About
BARBARA METTLER

 

BARBARA METTLER

A Dancer's History
Autobiographical Sketch 1


Page 2 of 7

I graduated from college in June,1928, totally lost as far as personal direction was concerned. Not having been able to major in dance or music, I majored in English, believing that it might be of some value somehow. So little interested was I in my English studies that I almost failed to graduate, although I received A's in most of my music courses.

I had originally planned to attend music school, but when college was over I wanted no more school studies of any kind. Hoping to learn to write professionally, I found a job on an advertising magazine published by Marshall Field & Company in Chicago. My wish was to write about music, and my most satisfying piece of work on the magazine was an interview with Frederick Stock, conductor of the Chicago Symphony Orchestra.

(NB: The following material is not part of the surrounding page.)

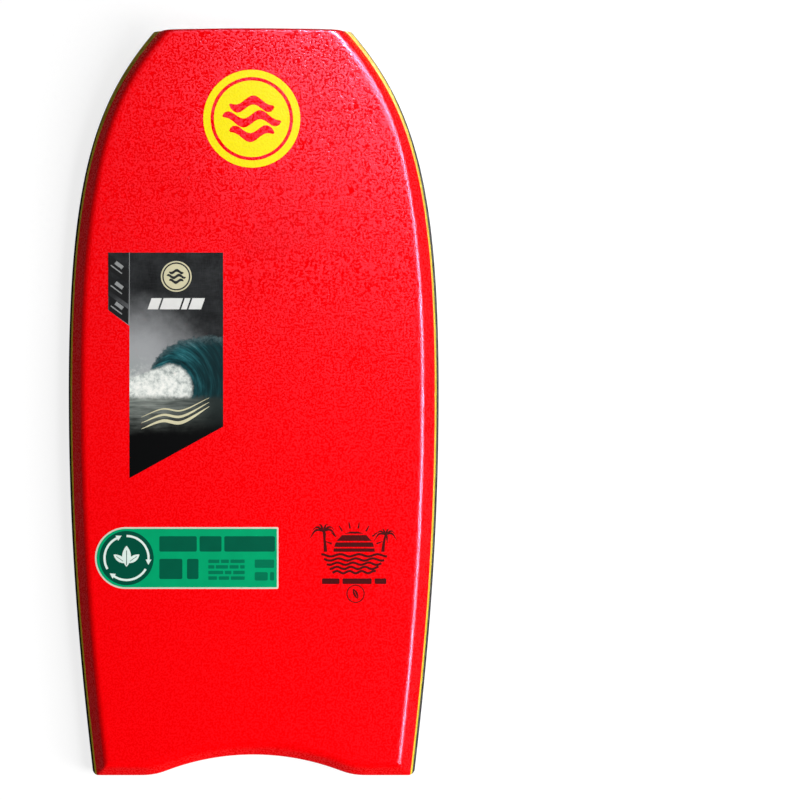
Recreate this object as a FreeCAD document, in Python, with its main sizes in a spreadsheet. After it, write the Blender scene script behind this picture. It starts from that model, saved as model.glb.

One evening an elderly musician friend took me to a dance performance by Irma Duncan's group. It was a bombshell for me. I knew that dance was my field, and that I was ready to follow the Duncan dancers to Moscow. My respected friend told me that I was too old, that one must begin dance training at the age of nine. I believed him, and the door was closed on the thing I really wanted.

I continued my work on the magazine. In the summer of 1930 I vacationed with a friend in Europe. This friend was interested in ballet dancing and took me to visit dance schools. We visited the Mary Wigman school in Berlin which she found not at all to her liking but was another bombshell for me. This time all the walls fell down. I knew that I could and must study dance and that, if I could have just one year at this school, my life would have some meaning.

I came back to the States and with great difficulty rearranged my affairs, gathering together enough money for one year at the Mary Wigman Central Institute of Dance in Dresden.

In the spring of 1931 I arrived in Munich for some introductory work with a student of Mary Wigman, then went on to the Wigman summer school in Dresden. In the fall I began the three- year professional course leading to a diploma.

I realized immediately that one year would not be sufficient and that I must graduate from this school. With only enough money for 1 year, I stayed for more than two. This meant that I was very poor, but so was all of Dresden and Germany.

As a dance student I must have shown some facility because I was advanced rather quickly, completing the course in time to graduate in June, 1933. I danced in performances outside the school, played percussion instruments over the radio, accompanied children's classes at the piano, and was sometimes called upon to teach dance classes.

I worked very hard, stuffing the starved dancer in me with much more than I could possibly digest. There were classes in which we practiced routine exercises, derived from ballet or from Rudolf von Laban's work, always accompanied by a musician improvising at the piano. At times we were given themes for improvisation or composition. Our teacher sometimes improvised movements while we tried to copy them. We had lessons in rhythm and the use of percussion instruments. There was a course called Pedagogy for which I was in no way ready. On occasional Saturday evenings we were expected to show dances for Mary Wigman's criticism. Mary was frequently away so she did not teach us very often. When she did she expressed great power both as artist and a educator.